You can use colours for your copy as well if you are slightly more adventurous. I am not saying it always looks good or that it is legible.

Choosing colours can be hard, scary and not everyone has a good sense for it. Read up on colour theory to learn more. You can start by choosing an accent colour. You can find tools that generate complete colour schemes (perhaps based on that accent colour). Sometimes I play it safe and get my inspiration from the open source colour scheme Open Color.

Be careful

Keep in mind that having too many different colours can make a web page childish or even annoying. You can work with one accent colour and with different shades of that colour.

Some people have some type of colour blindness. That means that they can not differentiate between certain colour combinations. Even people who can see perfectly can have trouble reading things with a certain colour combination. You can use this contrast ratio tool to check whether the colours you use have a sufficiently high contrast ratio.

CSS or svg in the background

Another cool way to make a page more interesting is by adding a gradient or an image as a background to it.

Background photographs, and especially full screen ones, are often large in size, so you might want to stay away from that. You can use small png images or CSS patterns as an alternative. You can find really great tools to generate these types of backgrounds. Again, really lightweight and even animatable.

Animate with CSS

Animations tell a story. On this site, the sun starts to shine and the earth is moving around the sun: life as it is happening while we are changing the future for the better.

Animations used to need JavaScript, but nowadays you can do a lot with CSS only. So they can be very lightweight, but mind the computational power that is needed for the browser to ‘play’ them. Make sure not to loop animations infinitely: after a couple of times, the visitor has seen enough.

You can animate tons of CSS properties of HTML elements: position, size, shape, colour, … You can really do cool animations using svg vector images.

You could use a library to create animations, but just dive into how CSS animation works and apply what you need. Learn more from this book, or just read this article about animation on the web. Download this free ebook for more practical information about animating with CSS.

Big and bold fonts

A font is the set of characters your copy is displayed in. This site uses system fonts or web safe fonts that are already installed on your computer. This way, your site might look different on a PC than on a Mac. If you want to use other fonts to make your site unique, they need to be downloaded when the site is loading. You can avoid this and play with characteristics of the fonts using CSS, without significant additional data load.
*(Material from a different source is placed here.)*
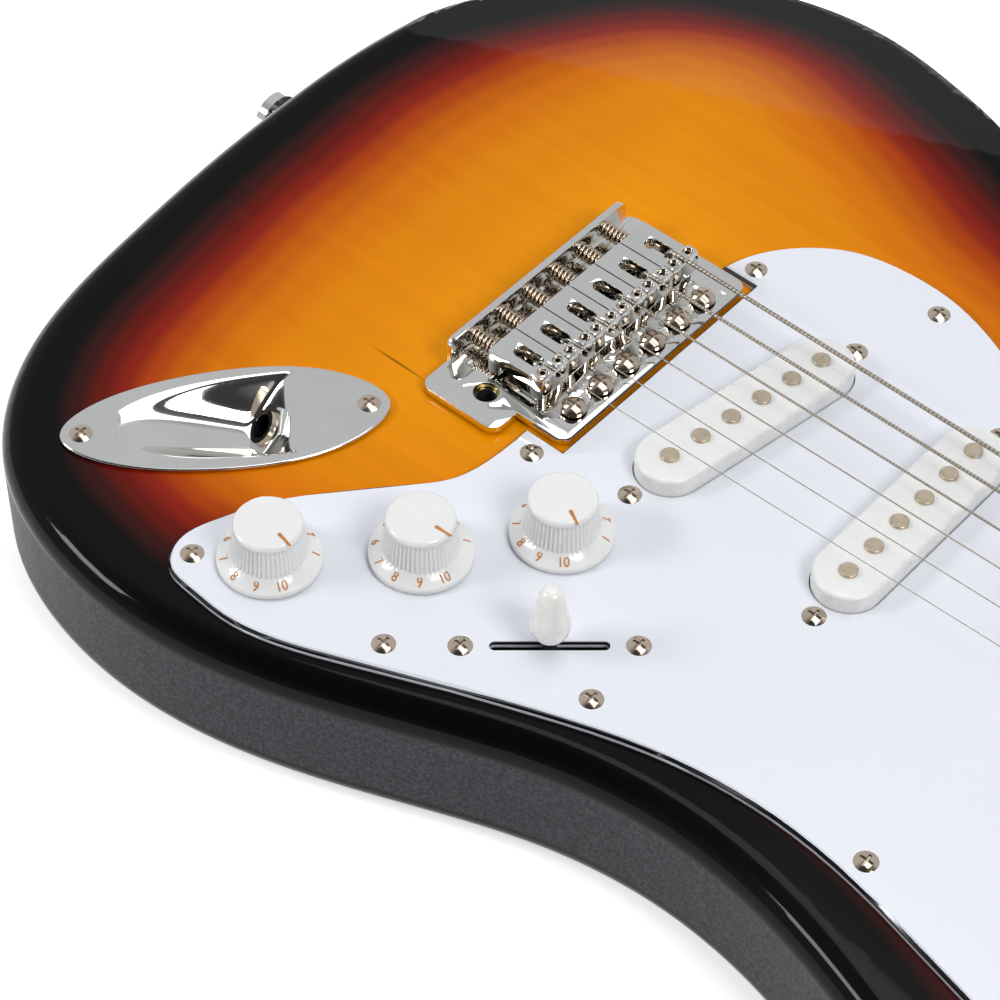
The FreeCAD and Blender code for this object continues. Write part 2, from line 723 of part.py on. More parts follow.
def control_cavity():
    """Rooms for the three potentiometers and the switch, opened into each other."""
    low, radius = -CONTROL_CAVITY_DEPTH, POT_RADIUS + CONTROL_CAVITY_GAP
    volume, tone_1, tone_2 = KNOB_PLACES.values()
    rooms = [post(x, y, low, 1, radius) for x, y in KNOB_PLACES.values()]
    rooms.append(bar_between(volume, tone_1, 2 * POT_RADIUS, low, 1))
    rooms.append(bar_between(tone_1, tone_2, 2 * POT_RADIUS, low, 1))
    rooms.append(bar_between(volume, SWITCH_CENTRE, 2 * radius, low, 1))
    rooms.append(bar_between(tone_1, SWITCH_CENTRE, SWITCH_FLANGE_WIDTH, low, 1))
    room = slab(obround(switch_screw_distance() + 2 * (SWITCH_FLANGE_MARGIN + SWITCH_ROOM_GAP),
                        SWITCH_FLANGE_WIDTH + 2 * SWITCH_ROOM_GAP), low, 1)
    rooms.append(placed(room, SWITCH_CENTRE[0], SWITCH_CENTRE[1], 0, switch_turn() - 90))
    return fuse(rooms)


def jack_cavity():
    """Room for the cup and for the jack behind it, with a bore for its leads."""
    cup = cup_cone(CUP_WALL + JACK_CAVITY_GAP)
    seat = jack_seat()
    way = jack_direction()
    room = rod(seat + way * JACK_ROOM_REACH, seat - way * (JACK_BODY_LENGTH + JACK_LEAD_BORE_RADIUS),
               JACK_BODY_RADIUS + JACK_ROOM_GAP)
    low = jack_point(CUP_END + 6, 0, -JACK_LEAD_DEPTH)
    pot = Vector(*KNOB_PLACES["tone_1"], -JACK_LEAD_DEPTH - JACK_LEAD_BORE_RADIUS)
    lead = rod(low, pot + Vector(-POT_RADIUS / 2, POT_RADIUS * 2 / 3, 0), JACK_LEAD_BORE_RADIUS)
    return [cup, room, lead]


def bridge_route():
    """The opening for the vibrato block and the wider spring cavity behind it."""
    half = BLOCK_HALF_WIDTH + ROUTE_SIDE_GAP
    through = box(route_rear(), route_front(), -half, half, BODY_BOTTOM - 1, 1)
    boss = box(route_rear(), ARM_HOLE_X + ARM_BOSS_RADIUS + ARM_BOSS_GAP,
               ARM_HOLE_Y - ARM_BOSS_RADIUS - ROUTE_SIDE_GAP, 0,
               PLATE_BOTTOM - ARM_HOLE_DEPTH - 2 * ROUTE_GAP, 1)
    half_cavity = SPRING_CAVITY_WIDTH / 2
    springs = rounded_plate(route_rear(), SPRING_CAVITY_END, -half_cavity, half_cavity,
                            BODY_BOTTOM - 1, BODY_BOTTOM + SPRING_CAVITY_DEPTH, SPRING_CAVITY_RADIUS)
    return [through, boss, springs]


def neck_pocket():
    end = NECK_HEEL_X + NECK_HEEL_LENGTH + NECK_POCKET_OVERRUN
    half_start = neck_half_width(NECK_HEEL_X) + NECK_POCKET_GAP
    half_end = neck_half_width(end) + NECK_POCKET_GAP
    outline = polygon([(NECK_HEEL_X - NECK_POCKET_GAP, -half_start), (end, -half_end),
                       (end, half_end), (NECK_HEEL_X - NECK_POCKET_GAP, half_start)])
    return slab(outline, -NECK_POCKET_DEPTH, 1)


def screw_pilots():
    pilots = []
    for x, y, z, way in trim_screw_places():
        pilots.append(rod(Vector(x, y, z), Vector(x, y, z - way * TRIM_SCREW_LENGTH), TRIM_SHANK_RADIUS))
    for y in each_string(BRIDGE_STRING_PITCH):
        bottom = PLATE_TOP + PIVOT_HEAD_GAP - PIVOT_SCREW_LENGTH
        pilots.append(post(PIVOT_X, y, bottom, 1, PIVOT_SCREW_RADIUS))
    for x, y in neck_screw_places():
        pilots.append(post(x, y, BODY_BOTTOM - 1, 1, NECK_SCREW_RADIUS))
    for screw in claw_screw_axes():
        pilots.append(rod(screw[0], screw[1], CLAW_SCREW_RADIUS))
    for place, way in strap_button_places():
        pilots.append(rod(place + way, place - way * STRAP_SCREW_LENGTH, STRAP_SCREW_RADIUS))
    return pilots


def make_body():
    tools = [neck_pocket(), control_cavity(), forearm_contour()]
    tools += bridge_route() + jack_cavity() + screw_pilots()
    for x, slant in pickup_places():
        tools.append(pickup_outline_cut(FLATWORK_LENGTH + 2 * PICKUP_CAVITY_GAP,
                                        COVER_WIDTH + 2 * PICKUP_CAVITY_GAP, -PICKUP_CAVITY_DEPTH, 1,
                                        x, slant))
    side = LEAD_CHANNEL_WIDTH / 2
    tools.append(box(PICKUP_X[0], PICKUP_X[2], LEAD_CHANNEL_Y - side, LEAD_CHANNEL_Y + side,
                     -PICKUP_CAVITY_DEPTH, 1))
    side = CONTROL_CHANNEL_WIDTH / 2
    tools.append(box(PICKUP_X[0] - side, PICKUP_X[0] + side, KNOB_PLACES["volume"][1], LEAD_CHANNEL_Y,
                     -PICKUP_CAVITY_DEPTH, 1))
    body = body_blank()
    for tool in tools:
        body = body.cut(tool)
    return body


def strap_button_places():
    """Seats on the tail and on the tip of the bass horn, with the way each one points."""
    tail = Vector(BODY_TAIL[0] - STRAP_SEAT_GAP, BODY_TAIL[1], BODY_BOTTOM / 2)
    horn = Vector(HORN_TIP[0] + STRAP_SEAT_GAP, HORN_TIP[1], BODY_BOTTOM / 2)
    return [(tail, Vector(-1, 0, 0)), (horn, Vector(1, 0, 0))]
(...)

You can make them large & bold

Horizontal

Horizontal

If you choose to use a web font, you might opt for variable fonts. They can serve you all the different characters (normal, bold and italic) in one package and, as a bonus, they can be animated and do weird things.

Earth

If you thought that copy looks boringly boxy on a website, you should think again. You can do interesting things with the outer shape of the floating text. You can make text flow around an image or another object. It is a relatively new CSS feature (not supported by older browsers, Internet Explorer and earlier Edge) that is not used very often, so you can make things looks fresh and original, much like in magazines.

Structure things

HTML without CSS is linear: the content is from top to bottom. This is clear. But using CSS you can structure things. You can use columns to group related stuff or sections to separate things that do not belong together. I try to do this on this site. Structuring things has never been this easy and lightweight thanks to Flexbox for linear and CSS grid for 2D structures.

That tiny touch of originality

Be original. Find a unique idea that you can use to make a site really stand out. Something that the visitor will remember, something delightful.

The finishing touch

Everything you do with CSS is relatively lightweight. CSS takes us away from the dull, linear HTML output and makes your site unique, while still being fast and light.

I hope you got inspired a bit. Combine all these ideas to come to something original and delightful. Have fun!